◆ Task instructions ◆
Print the listing below from its opening line through the line holding "LEDGE_DROP = 0.012", both ends included.

--------------------

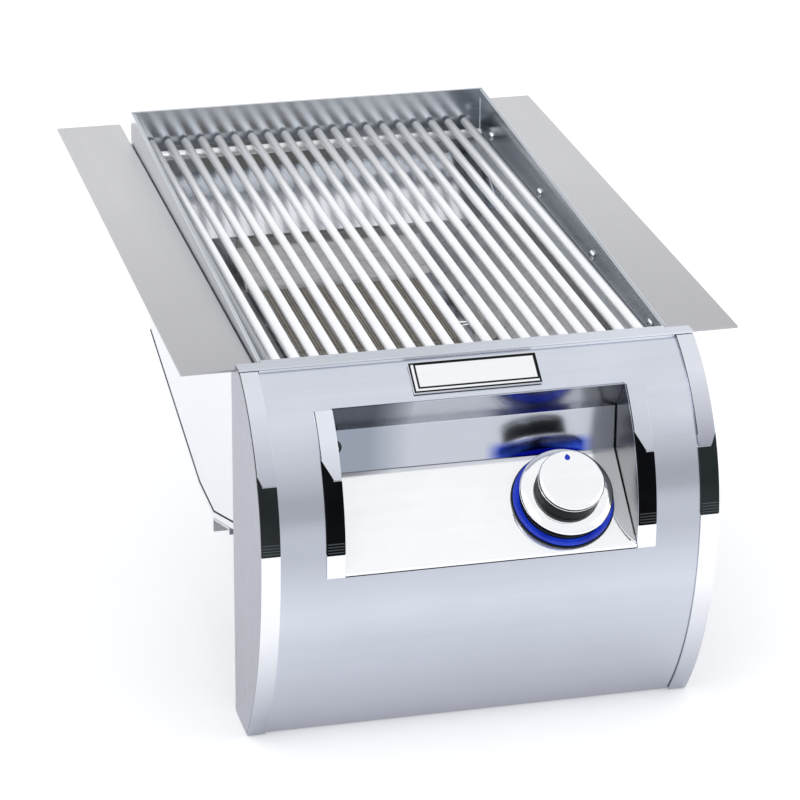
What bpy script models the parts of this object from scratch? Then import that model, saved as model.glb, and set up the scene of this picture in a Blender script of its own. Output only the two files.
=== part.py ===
"""Built-in searing station: a drop-in gas burner box with counter flanges, a rod grid and a curved front.

Metres, +Z up, the front faces -Y. The origin is the middle of the counter cut-out at the flanges' front edge,
on the plane of the counter top, which the flanges' undersides rest on.
"""
import math

import bmesh
import bpy
from mathutils import Matrix, Vector

# Clearance between touching pieces, and how far cutting tools reach past what they cut
GAP = 0.0003
REACH = 0.010

# Counter flanges
FLANGE_WIDTH = 0.360
FLANGE_LENGTH = 0.490
FLANGE_SHEET = 0.0015
FLANGE_LEG = 0.014
FLANGE_BEND = 0.0022

# Burner box
BOX_WIDTH = 0.264
BOX_FRONT = -0.0025
BOX_BACK = 0.449
WALL_SHEET = 0.0012
RIM_FRONT = 0.0060
RIM_BACK = 0.0240
HEM_HEIGHT = 0.006
HEM_SHEET = 0.0014
HEM_STEP = 0.0002
RIM_LIP = 0.0105
SLOPE_TOP = -0.0255
SLOPE_BOTTOM = -0.0550
HOUSING_BACK = 0.3845
HOUSING_FRONT_ROOM = 0.018
HOUSING_DEEP_DEPTH = 0.167
HOUSING_DEEP_FROM = 0.150
HOUSING_DEEP_TO = 0.200
HOUSING_BACK_ROOM = 0.008

# Holes of the screws that hold the flanges
SCREW_COUNT = 4
SCREW_FIRST = 0.0275
SCREW_LAST = 0.0345
SCREW_LEVEL = -0.0030
SCREW_HOLE = 0.0022
SCREW_SIDES = 12

# Cooking grid
ROD_PITCH = 0.0124
ROD_SIDE_ROOM = 0.0125
ROD_RADIUS = 0.0032
ROD_SIDES = 10
ROD_TOP = 0.0035
ROD_END_GAP = 0.0045
CROSS_RADIUS = 0.0035
CROSS_SIDES = 8
CROSS_SINK = 0.0006
CROSS_FRONT_INSET = 0.009
CROSS_REAR_INSET = 0.012
CROSS_END_GAP = 0.0033

# Grid ledges
LEDGE_SHEET = 0.0015
LEDGE_WIDTH = 0.018
LEDGE_DROP = 0.012

# Burner
BURNER_SIDE_ROOM = 0.0645
BURNER_FRONT = 0.090
BURNER_BACK = 0.344
BURNER_TOP = -0.084
BURNER_HEIGHT = 0.034
BURNER_SHEET = 0.0015
FRAME_HEIGHT = 0.0040
FRAME_LAP = 0.002
FRAME_BORDER = 0.009
TILE_COUNT = 2
TILE_THICKNESS = 0.012
TILE_RECESS = 0.0005
TILE_JOINT = 0.0016
BRACKET_HALF_LENGTH = 0.012
BRACKET_LEG = 0.010
BRACKET_INSET = 0.022
DEFLECTOR_SHEET = 0.0010
DEFLECTOR_TOP = -0.033
DEFLECTOR_LIP = 0.012
REAR_DEFLECTOR_DROP = 0.002
REAR_DEFLECTOR_LIP = 0.006
SIDE_EDGE_ROOM = 0.0006
REAR_EDGE_ROOM = 0.0008

# Igniter
IGNITER_PLACE = 0.215
IGNITER_LENGTH = 0.022
IGNITER_WIDTH = 0.010
IGNITER_RISE = 0.022
IGNITER_FOOT = 0.0016
ELECTRODE_RADIUS = 0.0015
ELECTRODE_LENGTH = 0.020
ELECTRODE_DROP = 0.006

# Curved front, two tangent arcs in side view
FRONT_OVERHANG = 0.0140
FRONT_TOP = 0.0045
FRONT_BOTTOM = -0.2400
BULGE_Y = -0.0760
BULGE_Z = -0.0965
UPPER_RADIUS = 0.1125
LOWER_RADIUS = 0.2266
FRONT_SHEET = 0.0015
STRIP_SHEET = 0.0012
STRIP_WIDTH = 0.0120
INSERT_TOP = -0.0500
INSERT_BOTTOM = -0.0920
SIDE_SHEET = 0.0015
SIDE_BACK = 0.0115
BOTTOM_RETURN = 0.014
CHORD = 0.009

# Control recess
RECESS_MARGIN = 0.0525
RECESS_TOP = -0.0140
RECESS_BOTTOM = -0.1110
RECESS_BACK = -0.0220
RECESS_FOLD = -0.0360
FACE_BACK = -0.0653
FACE_FRONT = -0.1090
FACE_FRONT_Y = -0.0743
RECESS_SHEET = 0.0012
CHEEK_WIDTH = 0.0117
CHEEK_INSERT_TOP = -0.0500
CHEEK_INSERT_BOTTOM = -0.0950
TONGUE_RISE = 0.0120
TONGUE_SHARE = 0.60

# Badge
BADGE_WIDTH = 0.082
BADGE_HEIGHT = 0.0225
BADGE_SHEET = 0.0015
BADGE_CENTRE = -0.0048

# Sides of round sections
KNOB_SIDES = 40
BORE_SIDES = 24
TUBE_SIDES = 20
DOT_SIDES = 16

# Knob and valve, heights along the knob's axis from the control face
KNOB_INSET = 0.0415
KNOB_RISE = 0.0006
BEZEL_RADIUS = 0.0330
BEZEL_BASE = 0.0014
BEZEL_RAISED_RADIUS = 0.0280
BEZEL_TOP = 0.0058
BEZEL_BORE = 0.0070
LED_HEIGHT = 0.0028
LED_MARGIN = 0.0005
LED_BORDER = 0.0010
SKIRT_RADIUS = 0.0300
SKIRT_BOTTOM = 0.0115
SKIRT_TOP = 0.0161
SKIRT_BORE = 0.0120
SKIRT_EDGE = 0.0015
SKIRT_FALL = 0.0035
GRIP_RADIUS = 0.0206
GRIP_TOP = 0.0265
CAP_RADIUS = 0.0210
CAP_HEIGHT = 0.0045
CAP_GROOVE = 0.0018
KNOB_EDGE = 0.0006
DOT_RADIUS = 0.0020
DOT_PLACE = 0.0150
DOT_DEPTH = 0.0012
STEM_RADIUS = 0.0040
STEM_TOP = 0.0230
STEM_BOTTOM = -0.0220
FACE_HOLE = 0.0065
VALVE_HALF = 0.0150
VALVE_TOP = -0.0020
VALVE_LENGTH = 0.0380
VALVE_BORE = 0.0075
VALVE_BORE_DEPTH = 0.0270
PLUNGER_TOP = -0.0080
PLUNGER_HEIGHT = 0.0060
PIPE_RADIUS = 0.0070
PIPE_BORE = 0.0050
PIPE_INSET = 0.0460
PIPE_DEPTH = 0.0300
FITTING_RADIUS = 0.0110
FITTING_LENGTH = 0.0220
FITTING_SIDES = 6
OUTLET_RISE = 0.0180
OUTLET_RADIUS = 0.0050
OUTLET_FRONT = -0.0240
OUTLET_BACK = -0.0090
ORIFICE_RADIUS = 0.0035
ORIFICE_LENGTH = 0.0055
VENTURI_RADIUS = 0.0100
VENTURI_SHEET = 0.0012
VENTURI_MOUTH = -0.0060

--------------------

◆ Result for this task ◆
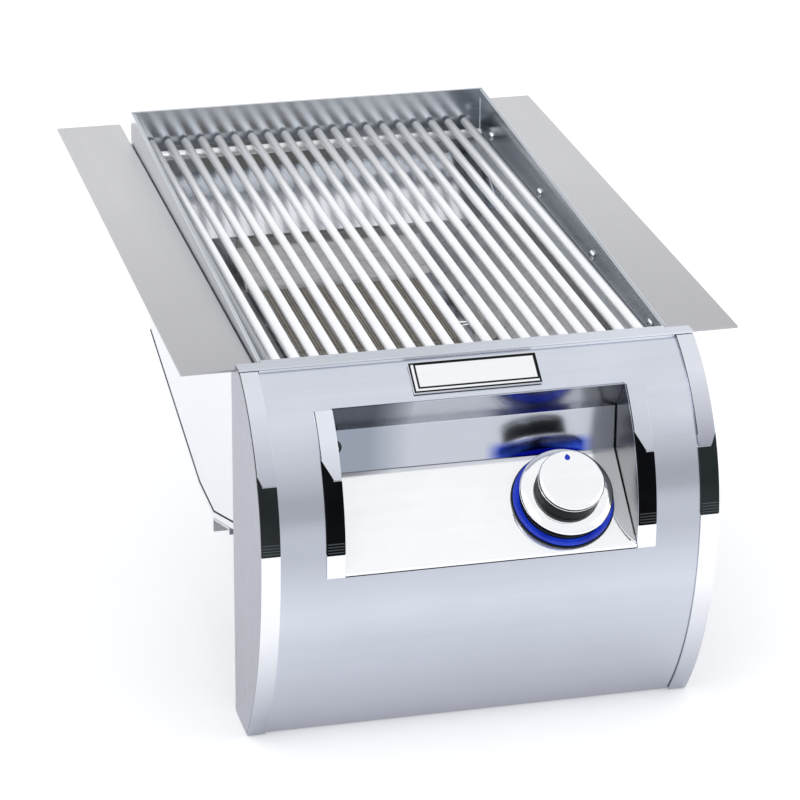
What bpy script models the parts of this object from scratch? Then import that model, saved as model.glb, and set up the scene of this picture in a Blender script of its own. Output only the two files.
=== part.py ===
"""Built-in searing station: a drop-in gas burner box with counter flanges, a rod grid and a curved front.

Metres, +Z up, the front faces -Y. The origin is the middle of the counter cut-out at the flanges' front edge,
on the plane of the counter top, which the flanges' undersides rest on.
"""
import math

import bmesh
import bpy
from mathutils import Matrix, Vector

# Clearance between touching pieces, and how far cutting tools reach past what they cut
GAP = 0.0003
REACH = 0.010

# Counter flanges
FLANGE_WIDTH = 0.360
FLANGE_LENGTH = 0.490
FLANGE_SHEET = 0.0015
FLANGE_LEG = 0.014
FLANGE_BEND = 0.0022

# Burner box
BOX_WIDTH = 0.264
BOX_FRONT = -0.0025
BOX_BACK = 0.449
WALL_SHEET = 0.0012
RIM_FRONT = 0.0060
RIM_BACK = 0.0240
HEM_HEIGHT = 0.006
HEM_SHEET = 0.0014
HEM_STEP = 0.0002
RIM_LIP = 0.0105
SLOPE_TOP = -0.0255
SLOPE_BOTTOM = -0.0550
HOUSING_BACK = 0.3845
HOUSING_FRONT_ROOM = 0.018
HOUSING_DEEP_DEPTH = 0.167
HOUSING_DEEP_FROM = 0.150
HOUSING_DEEP_TO = 0.200
HOUSING_BACK_ROOM = 0.008

# Holes of the screws that hold the flanges
SCREW_COUNT = 4
SCREW_FIRST = 0.0275
SCREW_LAST = 0.0345
SCREW_LEVEL = -0.0030
SCREW_HOLE = 0.0022
SCREW_SIDES = 12

# Cooking grid
ROD_PITCH = 0.0124
ROD_SIDE_ROOM = 0.0125
ROD_RADIUS = 0.0032
ROD_SIDES = 10
ROD_TOP = 0.0035
ROD_END_GAP = 0.0045
CROSS_RADIUS = 0.0035
CROSS_SIDES = 8
CROSS_SINK = 0.0006
CROSS_FRONT_INSET = 0.009
CROSS_REAR_INSET = 0.012
CROSS_END_GAP = 0.0033

# Grid ledges
LEDGE_SHEET = 0.0015
LEDGE_WIDTH = 0.018
LEDGE_DROP = 0.012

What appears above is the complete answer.